Anders als zu Art. 12 Abs. 1 FFH-RL hat der EuGH für die Bestimmung des Art. 5 lit. a) und b) VRL bislang nicht abschließend geklärt, wie die in der Vorschrift geregelten Verbote des „absichtlichen“ Tötens, Zerstörens oder Beschädigens zu verstehen sind. Diese Frage stellt sich, weil die VRL – anders als die FFH-RL – auf alle europäischen Vogelarten und damit auch auf sogenannte „Allerweltsarten“ anwendbar ist. Gerade „Allerweltsvogelarten“ führen in der umweltrechtlichen Planungs- und Genehmigungspraxis häufig zu artenschutzrechtlichen Problemen. Dies betrifft insbesondere die Zulassung von neuen Windparks oder Stromtrassen. Vor dem Hintergrund der durch das Schutzregime des Art. 5 VRL hervorgerufenen Einschränkungen menschlicher Betätigungen plädiert im oben angesprochenen Vorabentscheidungsverfahren vor dem EuGH die Generalanwältin Kokott in ihren Schlussanträgen dafür, bei der Auslegung des Absichtsbegriffs der Vorschrift auf den Erhaltungszustand der jeweiligen Art abzustellen.
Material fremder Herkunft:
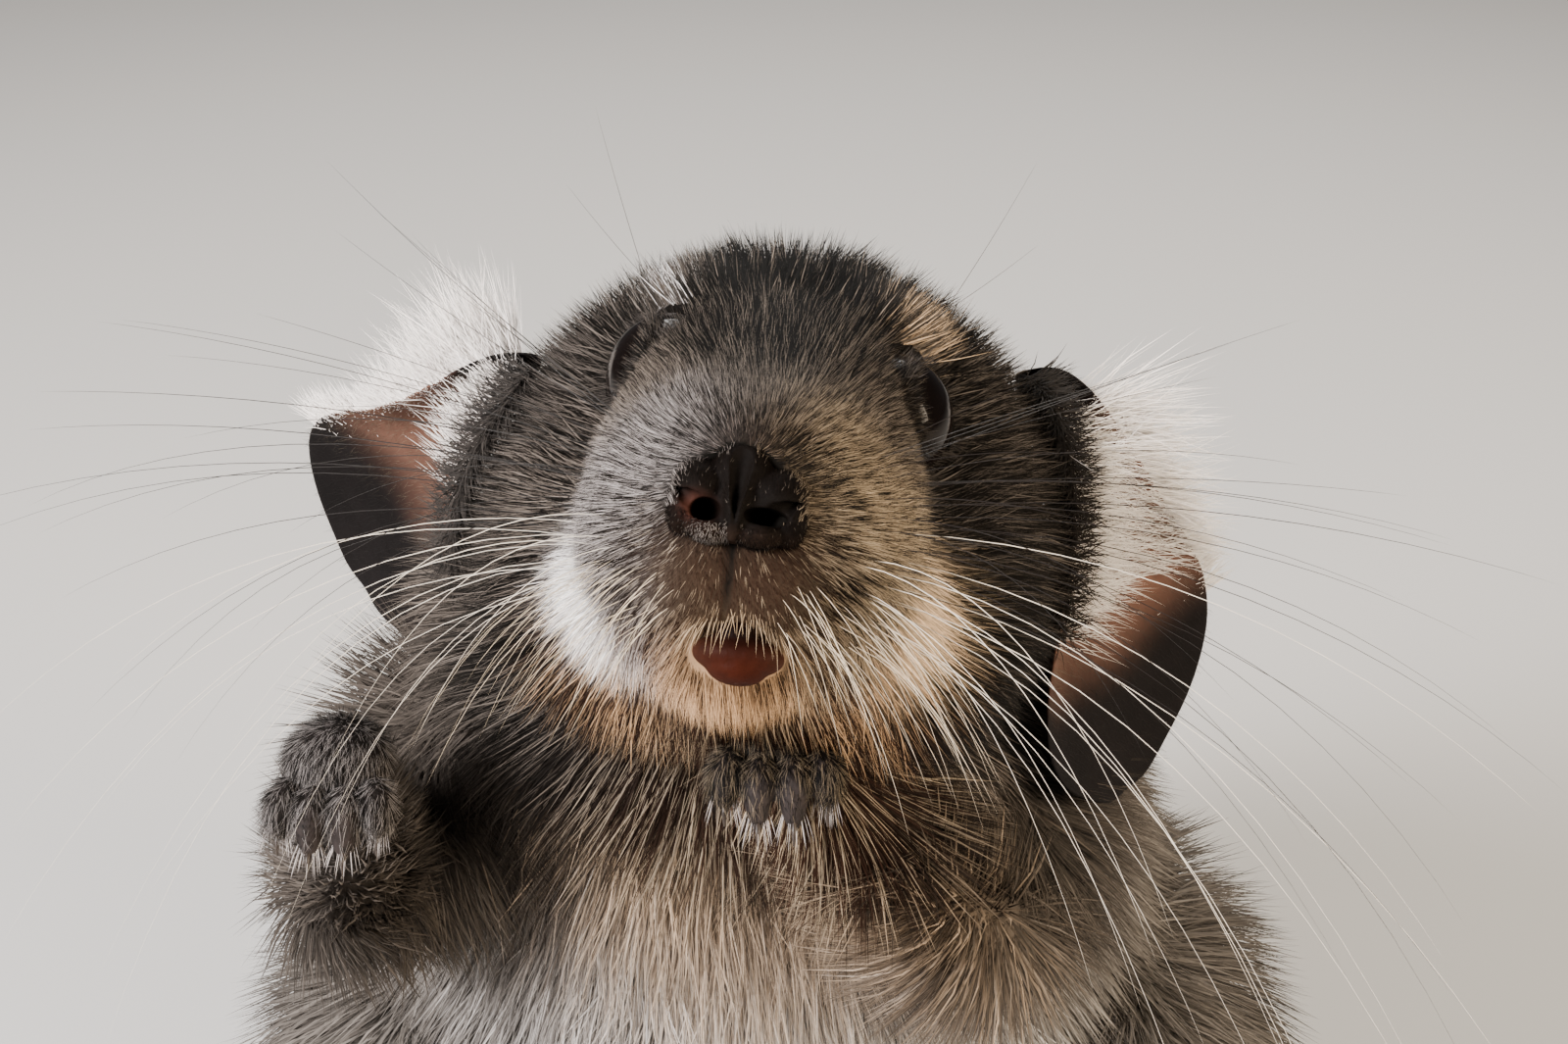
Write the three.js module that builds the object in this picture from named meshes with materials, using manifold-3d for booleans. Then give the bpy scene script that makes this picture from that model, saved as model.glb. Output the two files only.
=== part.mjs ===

Werde durch eine Tätigkeit die Beeinträchtigung von Vögeln nicht bezweckt, sondern lediglich in Kauf genommen, sollen die Tötungs-, Zerstörungs- und Beschädigungsverbote aus Art. 5 lit. a) und b) VRL nur dann gelten, soweit dies notwendig ist, um die betreffenden „Arten [...] auf einem Stand zu halten oder auf einen Stand zu bringen, der insbesondere den ökologischen, wissenschaftlichen und kulturellen Erfordernissen entspricht, und dabei den wirtschaftlichen und freizeitbedingten Erfordernissen Rechnung trägt.“ Im Kern schlägt Generalanwältin Kokott somit bezogen auf die in Europa heimischen Vogelarten eine populationsbezogene Interpretation des artenschutzrechtlichen Tötungs- und Verletzungsverbots aus Art. 5 lit. a) und b) VRL vor. Ein derartiges Verständnis wird auf nationaler Ebene vom Bundesverwaltungsgericht in ständiger Rechtsprechung bislang abgelehnt.
Ebenfalls erwähnenswert sind die Schlussanträge der Generalanwältin Kokott im Hinblick auf die Auslegung des Störungsverbots des Art. 12 Abs. 1 lit. b) FFH-RL. Nicht zuletzt vor dem Hintergrund des in dieser Vorschrift sprachlich weit gefassten Störungsbegriffs schlägt Kokott insoweit vor, das Störungsverbot dieser Bestimmung populationsbezogen, also im Hinblick auf zu erwartende Beeinträchtigungen des Erhaltungszustandes einer geschützten Art, zu interpretieren. Maßgeblich soll dabei nicht die Verschlechterung des Erhaltungszustands einer lokalen Population (so im nationalen Recht § 44 Abs. 1 Nr. 2 Hs. 2 BNatSchG), sondern vielmehr der Erhaltungszustand der jeweiligen Art im Hoheitsgebiet des betreffenden Mitgliedstaates bzw. – bei grenzüberschreitenden Sachverhalten – in der jeweiligen biogeografischen Region sein.
Ausblick
Die Auslegung des Unionsrechts durch den EuGH ist für die nationalen Gerichte der Mitgliedsstaaten bindend. Folgt der EuGH den hier auszugsweise vorgestellten Schlussanträgen der Generalanwältin Kokott, müsste das BVerwG seine Rechtsprechung zur Auslegung der artenschutzrechtlichen Verbotstatbestände in Teilen entsprechend anpassen. Dies hätte für die Verwaltungspraxis in Deutschland deutliche Erleichterungen bei der Planung und Zulassung großer Infrastrukturprojekte zur Folge. Eine Entscheidung ist im Gerichtskalender des EuGH für den 04.03.2021 angekündigt.